Like Pastor Mackenzie, Ms. Salazar credits her faith with turning around her life. "I used to feel lost or lonely," she said. "I wasn't happy. I only looked for God, and I couldn't find the God I needed. I didn't have faith in God. But now it's reality. It's here. I can see him."

The Salazars were among more than a dozen members of Growing in Grace who got tattoos that day. (Other worshipers chose not to get tattoos, but went along to watch and lend moral support.) Ms. Reyes, who also got a tattoo, said the congregation had been turned down by four tattoo parlors before finding this location. The cost negotiated was $40 for those wanting just "666" and $70 for those, like Pastor William Salazar, Ms. Salazar's brother-in-law, who also wanted "SSS" engraved.

In the tattoo parlor's waiting room, representatives of the news media had gathered, invited by the sect. As a reporter from ABC News and a crew from Fox News documented the event, sect members chanted and displayed a large banner bearing Mr. Miranda's image.
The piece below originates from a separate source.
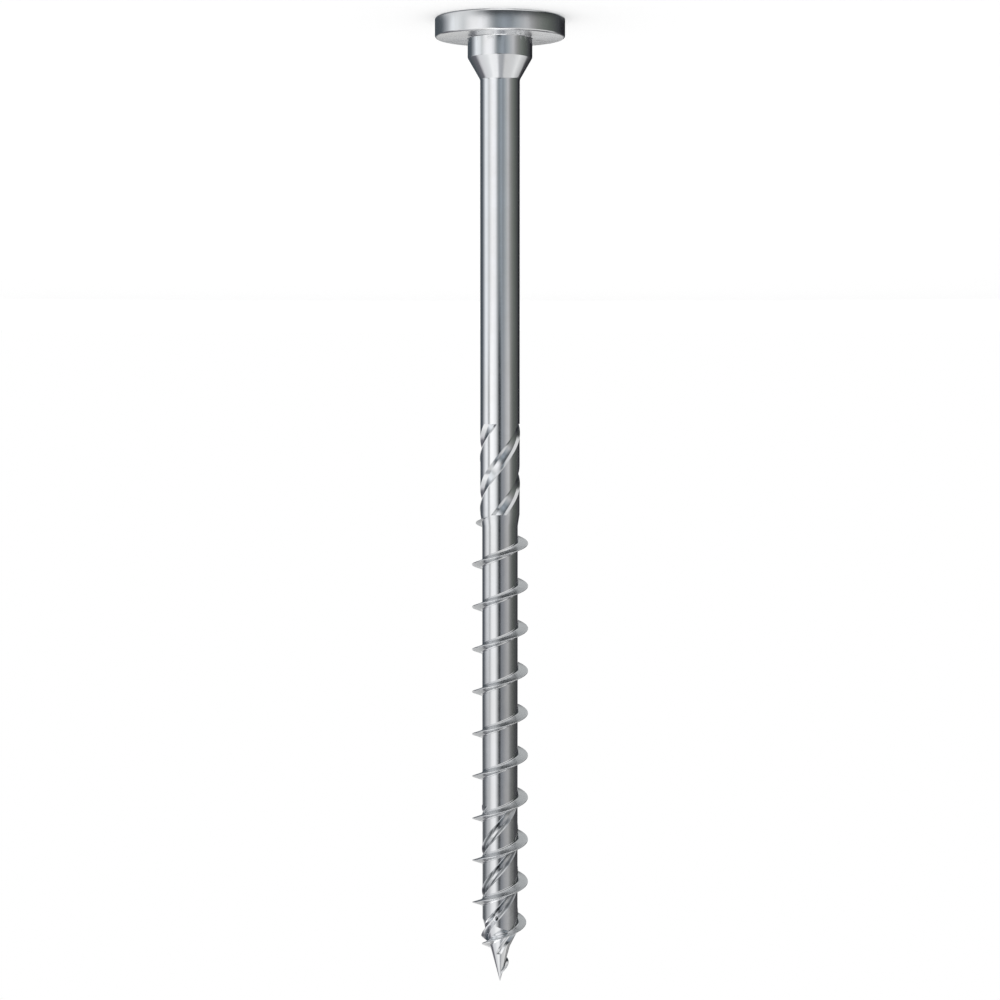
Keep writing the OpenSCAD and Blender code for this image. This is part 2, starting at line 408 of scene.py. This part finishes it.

Similar tattooing events have taken place among followers in Massachusetts, Florida, Texas and Canada, each heralded by a press release from Growing in Grace's energetic media operation. The sect perceives attention from the news media as proof of Mr. Miranda's celestial authority, and as was the case on Feb. 14 in Corona, that attention is highlighted at the beginning of each service. The Corona worshipers were excited; maybe this time their fellow adherents around the globe would see them on the screen.

Mr. Fuentes and Pastor Mackenzie watched the media flurry. Both had declined to be tattooed, and Mr. Fuentes said there was no pressure among sect members to do so.

"This is happening around the world," he said. "This is all part of God's spectacle."